Winslow Homer was the master portrayer of outdoor life in America in the nineteenth century. He painted summer resorts and farms, the coasts, the forests, the mountains, and the hardy men who inhabited them--sailors, fishermen, and woodsmen--with such a fresh approach and boldness of vision that his work now ranks among the highest achievements in American art.

While man's relationship to nature always held a fascination for Homer, it was the awesome power of the sea that dominated his mature canvases. He spent the last twenty years of his life in remote Prout's Neck, Maine, where he came to know intimately the rocky coastline and its changing moods.

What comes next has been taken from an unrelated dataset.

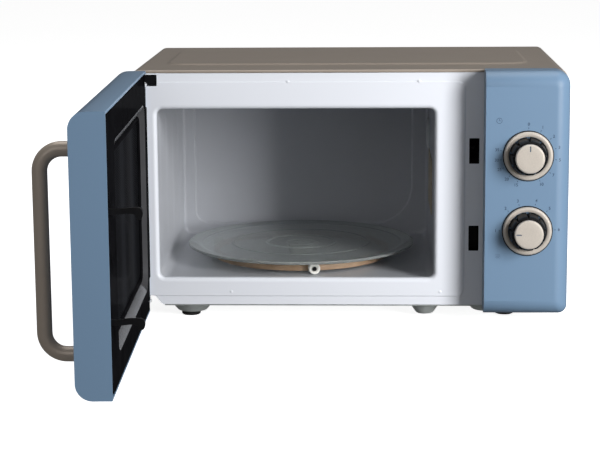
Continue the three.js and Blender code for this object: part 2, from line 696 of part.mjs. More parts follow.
function turntablePlate() {
  const t = 3.4;
  const rim = 3;
  const R = TURNTABLE_RADIUS;
  const z = PLATE_UNDER;
  return turnedZ([
    [0, z], [R - 14, z], [R, z + rim - 1.6], [R, z + rim + 1.6], [R - 1.5, z + rim + 1.8],
    [R - 15, z + t], [0, z + t],
  ], TURNTABLE_X, TURNTABLE_Y, 40);
}

place(oven, 'turntable_plate', turntablePlate(), clearGlass);

function driveCoupler() {
  const shape = new THREE.Shape();
  for (let i = 0; i <= 24; i += 1) {
    const a = (i / 24) * TURN;
    const r = 14 + 5 * Math.max(0, Math.cos(3 * a)) ** 2;
    shape[i === 0 ? 'moveTo' : 'lineTo'](r * Math.cos(a), r * Math.sin(a));
  }
  const head = column(shape, CAVITY_FLOOR + 1.5, PLATE_UNDER - GAP).translate(TURNTABLE_X, TURNTABLE_Y, 0);
  const shaft = rodZ(3.5, 32, CAVITY_FLOOR + 2, TURNTABLE_X, TURNTABLE_Y, 12);
  const boss = rodZ(7, CAVITY_FLOOR - 0.6, CAVITY_FLOOR + 2, TURNTABLE_X, TURNTABLE_Y, 16);
  return join(head, boss, shaft);
}

place(oven, 'drive_coupler', driveCoupler(), whitePlastic);

const RING_OUTER = 95;
const FIRST_WHEEL_DEG = -80;
const wheelAngles = [0, 1, 2].map((i) => THREE.MathUtils.degToRad(FIRST_WHEEL_DEG + i * 120));

function rollerRing() {
  const zTop = AXLE_Z + 2.4;
  const zLow = AXLE_Z - 3.6;
  const band = turnedZ([
    [RING_OUTER - 4, zLow], [RING_OUTER, zLow], [RING_OUTER, zTop], [RING_OUTER - 4, zTop],
    [RING_OUTER - 4, zLow],
  ], 0, 0, 36);
  const axle = () => rodX(1.4, RING_OUTER - 2, WHEEL_TRACK + 4.6, 0, AXLE_Z, 10);
  const axles = wheelAngles.map((a) => axle().rotateZ(a));
  return join(band, ...axles).translate(TURNTABLE_X, TURNTABLE_Y, 0);
}

place(oven, 'roller_ring', rollerRing(), tanPlastic);

wheelAngles.forEach((a, i) => {
  const half = 3.6;
  const profile = [
    [1.8, -half], [WHEEL_RADIUS - 0.8, -half], [WHEEL_RADIUS, -half + 0.8], [WHEEL_RADIUS, half - 0.8],
    [WHEEL_RADIUS - 0.8, half], [1.8, half], [1.8, -half],
  ];
  const wheel = turnedY(profile, 0, 0, 16).rotateZ(-TURN / 4);
  wheel.translate(WHEEL_TRACK, 0, AXLE_Z).rotateZ(a).translate(TURNTABLE_X, TURNTABLE_Y, 0);
  place(oven, `roller_wheel_${i + 1}`, wheel, whitePlastic);
});

function turntableMotor() {
  const can = rodZ(24.5, 20.5, 38.5, TURNTABLE_X, TURNTABLE_Y, 24);
  const ears = block(
    TURNTABLE_X - 31, TURNTABLE_Y - 5, 37.3, TURNTABLE_X + 31, TURNTABLE_Y + 5, CAVITY_FLOOR - 1 - GAP,
  );
  return cut(join(can, ears), rodZ(8, 30, 45, TURNTABLE_X, TURNTABLE_Y, 16));
}

place(oven, 'turntable_motor', turntableMotor(), galvanised);

// ---------------------------------------------------------------- microwave parts in the right-hand bay
const BAY_LEFT = CAVITY_RIGHT + 1 + GAP;

const micaCover = block(
  CAVITY_RIGHT - 1.1, WAVE_PORT.y0 - 20, WAVE_PORT.z0 - 10,
  CAVITY_RIGHT - GAP, WAVE_PORT.y1 + 20, WAVE_PORT.z1 + 10,
);
place(oven, 'mica_cover', micaCover, micaSheet);

const GUIDE = { x1: BAY_LEFT + 24, y0: 92, y1: 196, z0: 98, z1: 150 };

function waveguide() {
  const { x1, y0, y1, z0, z1 } = GUIDE;
  const t = 1.2;
  const duct = block(BAY_LEFT, y0, z0, x1, y1, z1);
  const hollow = block(BAY_LEFT + t, y0 + t, z0 + t, x1 - t, y1 - t, z1 - t);
  const port = block(BAY_LEFT - 1, WAVE_PORT.y0, WAVE_PORT.z0, BAY_LEFT + 3, WAVE_PORT.y1, WAVE_PORT.z1);
  const antenna = rodX(12, x1 - 3, x1 + 1, 146, 124, 20);
  return cut(duct, hollow, port, antenna);
}

place(oven, 'waveguide', waveguide(), galvanised);

function magnetron() {
  const x0 = GUIDE.x1 + GAP;
  const yMid = 146;
  const zMid = 124;
  const yoke = cut(
    block(x0, yMid - 45, zMid - 38, x0 + 62, yMid + 45, zMid + 38),
    block(x0 + 3, yMid - 60, zMid - 35, x0 + 59, yMid + 60, zMid + 35),
  );
  const fins = [];
  for (let i = 0; i < 5; i += 1) {
    const x = x0 + 17 + i * 6.8;
    fins.push(block(x, yMid - 40, zMid - 36, x + 0.8, yMid + 40, zMid + 36));
  }
  return join(
    yoke, rodX(19, x0 + 1, x0 + 61, yMid, zMid, 14), rodX(8, x0 - 14, x0 + 2, yMid, zMid, 12),
    ...fins, block(x0 + 60, yMid - 26, zMid - 24, x0 + 82, yMid + 26, zMid + 24),
  );
}

place(oven, 'magnetron', magnetron(), galvanised);

const CORE = { x0: 104, x1: 196, y0: 148, y1: 222, z0: BASE_TOP + GAP, z1: 78 };

function transformerCore() {
  const { x0, x1, y0, y1, z0, z1 } = CORE;
  const w = 16;
  const left = block(x0 + w, y0 - 1, z0 + 14, x0 + w + 18, y1 + 1, z1 - 12);
  const right = block(x1 - w - 18, y0 - 1, z0 + 14, x1 - w, y1 + 1, z1 - 12);
  return cut(block(x0, y0, z0, x1, y1, z1), left, right);
}

function transformerCoil() {
  const { x0, x1, y0, y1, z0, z1 } = CORE;
  const left = x0 + 16 + GAP;
  const right = x1 - 16 - GAP;
  const outer = rectShape(left, y0 - 15, right, y1 + 15, 14);
  outer.holes.push(rectShape(left + 17.4, y0 - 0.4, right - 17.4, y1 + 0.4));
  return column(outer, z0 + 14 + GAP, z1 - 12 - GAP, 4);
}

place(oven, 'transformer_core', transformerCore(), darkSteel);
place(oven, 'transformer_coil', transformerCoil(), copperWinding);

const CAPACITOR = { x0: 108, x1: 196, y: 100, z: 40, half: 17 };

function capacitorCan() {
  const { x0, x1, y, z, half } = CAPACITOR;
  const outline = rectShape(y - half - 9, z - half, y + half + 9, z + half, half - 0.5);
  const can = new THREE.ExtrudeGeometry(outline, { depth: x1 - x0, bevelEnabled: false, curveSegments: 6 });
  can.rotateX(TURN / 4).rotateZ(TURN / 4).translate(x0, 0, 0);
  const terminals = [-9, 9].map((dy) => block(x0 - 6, y + dy - 3, z - 0.4, x0 + 1, y + dy + 3, z + 0.4));
  return join(can, ...terminals);
}

function capacitorClamp() {
  const { y, z, half } = CAPACITOR;
  const x0 = 148;
  const x1 = 160;
  const around = (e, from, to) => {
    const s = rectShape(y - half - 9 - e, z - half - e, y + half + 9 + e, z + half + e, half - 0.5 + e);
    const g = new THREE.ExtrudeGeometry(s, { depth: to - from, bevelEnabled: false, curveSegments: 6 });
    return g.rotateX(TURN / 4).rotateZ(TURN / 4).translate(from, 0, 0);
  };
  const low = BASE_TOP + GAP;
  const foot = block(x0, y + half + 8, low, x1, y + half + 26, low + 1.5);
  const riser = block(x0, y + half + 9.4, low, x1, y + half + 10.6, z);
  return cut(join(around(1.6, x0, x1), foot, riser), around(0.35, x0 - 2, x1 + 2));
}

place(oven, 'capacitor', capacitorCan(), brightMetal);
place(oven, 'capacitor_clamp', capacitorClamp(), galvanised);

function highVoltageDiode() {
  const y = 62;
  const z = 30;
  const tag = block(150, y - 5, z - 5, 151.4, y + 5, z + 5);
  return join(rodX(3.4, 118, 142, y, z, 12), rodX(0.8, 108, 152, y, z, 8), tag);
}

place(oven, 'high_voltage_diode', highVoltageDiode(), blackPlastic);

// ---------------------------------------------------------------- cooling fan
const FAN_X = 158;
const FAN_Z = 150;
const FAN_HOLE = 46;

function fanShroud() {
  const plate = slab(rectShape(BAY_LEFT + 4, 96, HALF - SHEET - 1, 206, 4), 230, 231.5, 2);
  const rim = rodY(FAN_HOLE + 1.6, 222, 231, FAN_X, FAN_Z, 32);
  const bore = rodY(FAN_HOLE, 200, 240, FAN_X, FAN_Z, 32);
  const shaftHole = rodY(5, 220, 240, FAN_X, FAN_Z, 12);
  const bridge = cut(block(FAN_X - 56, 234.8, FAN_Z - 3, FAN_X + 56, 236, FAN_Z + 3), shaftHole);
  const posts = [-52, 52].map((dx) => block(
    FAN_X + dx - 4, 231, FAN_Z - 3, FAN_X + dx + 4, 235.2, FAN_Z + 3,
  ));
  return join(cut(join(plate, rim), bore), ...posts, bridge);
}

place(oven, 'fan_shroud', fanShroud(), galvanised);

function fanBlade() {
  const hub = rodY(11, 221, 229, FAN_X, FAN_Z, 20);
  const blades = [];
  for (let i = 0; i < 5; i += 1) {
    const b = new THREE.BoxGeometry(34, 1.2, 20).rotateX(0.35).translate(26, 225, 0);
    blades.push(b.rotateY((i * TURN) / 5).translate(FAN_X, 0, FAN_Z));
  }
  return join(hub, ...blades, rodY(1.8, 228, 242, FAN_X, FAN_Z, 10));
}

place(oven, 'fan_blade', fanBlade(), blackPlastic);

function fanMotor() {
  const core = block(FAN_X - 26, 236.3, FAN_Z - 20, FAN_X + 26, 250, FAN_Z + 20);
  const coil = block(FAN_X - 14, 246, FAN_Z - 30, FAN_X + 14, 258, FAN_Z + 10);
  return cut(join(core, coil), rodY(2.4, 230, 244, FAN_X, FAN_Z, 12));
}

place(oven, 'fan_motor', fanMotor(), darkSteel);

// ---------------------------------------------------------------- lamp, filter board, fuse and cut-out
place(oven, 'cavity_lamp', join(
  rodX(6.5, CAVITY_RIGHT + 3, CAVITY_RIGHT + 14, LAMP_Y, LAMP_Z, 16),
  rodX(8.5, CAVITY_RIGHT + 13, CAVITY_RIGHT + 26, LAMP_Y, LAMP_Z, 16),
), whitePlastic);

const BOARD = { x0: 142, x1: 204, y0: 24, y1: 84, z: 222 };

function filterBoard() {
  const { x0, x1, y0, y1, z } = BOARD;
  return join(
    block(x0, y0, z, x1, y1, z + 1.6), block(x0 + 8, y0 + 30, z + 1, x0 + 28, y0 + 52, z + 16),
    rodZ(9, z + 1, z + 12, x1 - 16, y1 - 16, 16), block(x0 + 34, y0 + 36, z + 1, x0 + 40, y0 + 50, z + 12),
  );
}

place(oven, 'filter_board', filterBoard(), greenBoard);
place(oven, 'mains_fuse', join(
  rodX(2.6, 158, 186, BOARD.y0 + 12, BOARD.z + 5.6, 12),
  rodX(3.2, 157, 163, BOARD.y0 + 12, BOARD.z + 5.6, 12),
  rodX(3.2, 181, 187, BOARD.y0 + 12, BOARD.z + 5.6, 12),
), brightMetal);

const CEILING_TOP = CAVITY_CEILING + 1 + GAP;
place(oven, 'thermal_cutout', join(
  rodZ(8, CEILING_TOP, CEILING_TOP + 6, 40, 190, 16),
  block(24, 186, CEILING_TOP, 56, 194, CEILING_TOP + 1),
  block(36, 187, CEILING_TOP + 5, 37, 193, CEILING_TOP + 12),
  block(43, 187, CEILING_TOP + 5, 44, 193, CEILING_TOP + 12),
), blackPlastic);

// The origin is the middle of the whole object's footprint on the floor.
const bounds = new THREE.Box3().setFromObject(oven);
const middle = bounds.getCenter(new THREE.Vector3());
oven.position.set(-middle.x, -middle.y, 0);

export default oven;
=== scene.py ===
"""Countertop microwave oven: its detailed pieces and finishes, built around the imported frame.

Pieces are drawn in millimetres from the middle of the front plate at floor level, with the door shut,
and are then placed in the frame in metres.
"""

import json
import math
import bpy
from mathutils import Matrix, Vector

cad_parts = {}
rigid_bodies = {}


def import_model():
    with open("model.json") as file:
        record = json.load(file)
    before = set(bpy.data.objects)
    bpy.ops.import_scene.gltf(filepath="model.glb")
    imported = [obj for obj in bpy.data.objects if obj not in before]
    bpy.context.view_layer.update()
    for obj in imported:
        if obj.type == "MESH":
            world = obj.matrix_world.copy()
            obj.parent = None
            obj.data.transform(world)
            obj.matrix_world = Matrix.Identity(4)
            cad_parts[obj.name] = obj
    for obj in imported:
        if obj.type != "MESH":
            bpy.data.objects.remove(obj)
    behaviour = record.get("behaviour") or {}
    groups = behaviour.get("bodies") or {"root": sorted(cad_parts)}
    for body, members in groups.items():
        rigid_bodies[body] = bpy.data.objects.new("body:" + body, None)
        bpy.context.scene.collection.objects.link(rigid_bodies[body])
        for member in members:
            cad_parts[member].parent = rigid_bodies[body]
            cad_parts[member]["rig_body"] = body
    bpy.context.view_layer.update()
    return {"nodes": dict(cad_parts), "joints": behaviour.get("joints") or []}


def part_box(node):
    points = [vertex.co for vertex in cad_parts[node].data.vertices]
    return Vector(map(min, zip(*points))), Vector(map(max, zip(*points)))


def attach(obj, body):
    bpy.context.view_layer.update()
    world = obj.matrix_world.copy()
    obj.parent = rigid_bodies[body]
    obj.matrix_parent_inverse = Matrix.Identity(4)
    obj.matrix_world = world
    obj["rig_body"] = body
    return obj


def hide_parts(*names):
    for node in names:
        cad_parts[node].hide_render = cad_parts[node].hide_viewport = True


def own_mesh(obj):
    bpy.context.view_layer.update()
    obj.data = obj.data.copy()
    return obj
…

In High Cliff, Homer allows us neither distance nor escape. He provides us with no easy entry into the picture's space. We are thrust into the midst of the drama being enacted before us: the relentless crash of the surf against the implacable rock. Our view is close-up, cropped, and devoid of any superficial details that might compete for attention. The strong diagonal composition and the use of contrasting colors--the muted blue-green water clashing with the dark brown of the rocks--are technical devices that heighten the work's tension. The wet cliff glistening in the light, the threatening waves, and the bursting spray, modeled with broad, robust brushwork, convey the scene's intense energy.

At the top of the cliff small figures stand, dwarfed by the isolation and loneliness of the landscape. Throughout his work Homer pondered the insignificance and transience of man in relation to the eternal forces of nature.